Just looking at your sig and what pressures you mentioned the chalk test has you fairly overinflated unloaded, not really a good sales pitch for the chalk test.
Almost 20 years in the tire industry as well as practical application tells me otherwise. Too many people believe tire inflation charts are the gold standard, they aren't. They are guidelines as well as requirements made to cover the mfgrs butts. Nobody I ever knew in the industry or know now goes by those. Just went and took a pic of my front tire for reference, these Falkens have 35K on them now, and roughly 20K of that is towing the trailer. If you know how to properly read a tire you'll not find one thing wrong here to include over inflation, cupping, camber wear or feathering.

tire.jpg
 
Almost 20 years in the tire industry as well as practical application tells me otherwise. Too many people believe tire inflation charts are the gold standard, they aren't. They are guidelines as well as requirements made to cover the mfgrs butts. Nobody I ever knew in the industry or know now goes by those. Just went and took a pic of my front tire for reference, these Falkens have 35K on them now, and roughly 20K of that is towing the trailer. If you know how to properly read a tire you'll not find one thing wrong here to include over inflation, cupping, camber wear or feathering.

View attachment 90656

I will agree that most of the industry doesn't use them, but rather they use the door placard which we all know the intent behind that.... so I can't say that argument is valid or even really worth bringing up. It's why asking for 55/35 on a tire rotation gets funny looks from most the tire shops, but occasionally you get someone who understands and they make a comment or conversation about it.

The industry also doesn't use chalk tests, for good reason.. its a WAG nothing more and nothing less. I used it for years myself but its severely antiquated and implying anything less is laughable.

The tires look great, especially for their miles, but they do appear overinflated.
 
I will agree that most of the industry doesn't use them, but rather they use the door placard which we all know the intent behind that.... so I can't say that argument is valid or even really worth bringing up. It's why asking for 55/35 on a tire rotation gets funny looks from most the tire shops, but occasionally you get someone who understands and they make a comment or conversation about it.

The industry also doesn't use chalk tests, for good reason.. its a WAG nothing more and nothing less. I used it for years myself but its severely antiquated and implying anything less is laughable.

The tires look great, especially for their miles, but they do appear overinflated.
If they were overinflated at 35K the center would be worn, they aren't. Sometimes antiquated is till valid. While they may not use it now, we did back in the day when doing custom setups otherwise it's a guessing game. Also, have no clue what a WAG is lol.
 
If they were overinflated at 35K the center would be worn, they aren't. Sometimes antiquated is till valid. While they may not use it now, we did back in the day when doing custom setups otherwise it's a guessing game. Also, have no clue what a WAG is lol.
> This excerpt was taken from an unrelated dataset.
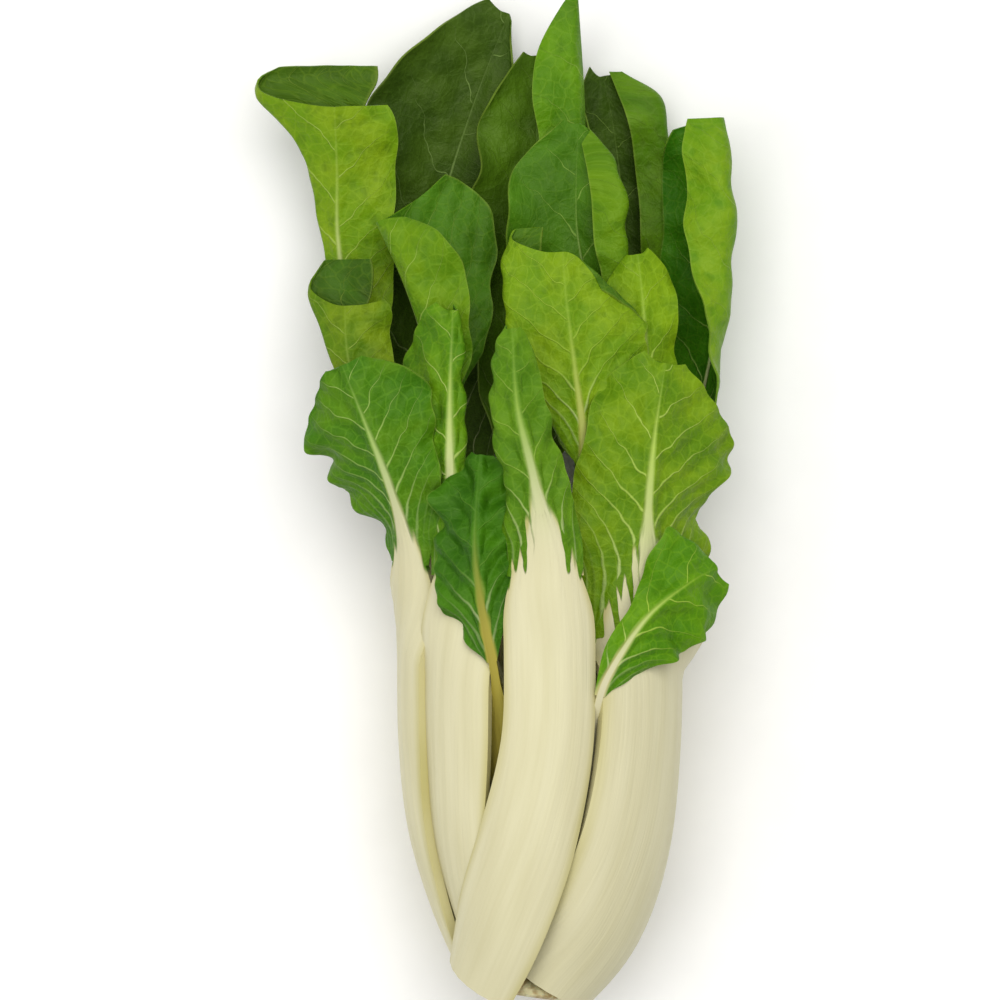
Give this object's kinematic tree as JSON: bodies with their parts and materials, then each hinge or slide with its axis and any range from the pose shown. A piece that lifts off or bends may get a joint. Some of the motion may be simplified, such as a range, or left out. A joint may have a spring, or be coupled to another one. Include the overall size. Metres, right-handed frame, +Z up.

Antiquated can definitely still be useful and valid, just not as good or accurate as modern methods. Sometimes older methods are better, but not always.

WAG is a Wild Arse Guess, which is slightly less accurate than a SWAG.. Sophisticated Wild Arse Guess.

I can't tell the specific wear from the photo, but the tire does have signs of overinflation, can't hide that. The outer ~1/2" of tread on both the inside and outside doesn't have the contact marks the rest of tread does (ironically the chalk test would also show this :D).
 
@ThreeBearsHD

Thats nuts! My ‘22 1500 was like that and my ‘08 f150. Its like the dman filters were put on woth air wrenches and no oil on the gasket. Luckily my 2500 was put on correctly and came off easily. The 1500 would spill oil from the filter all over steering components.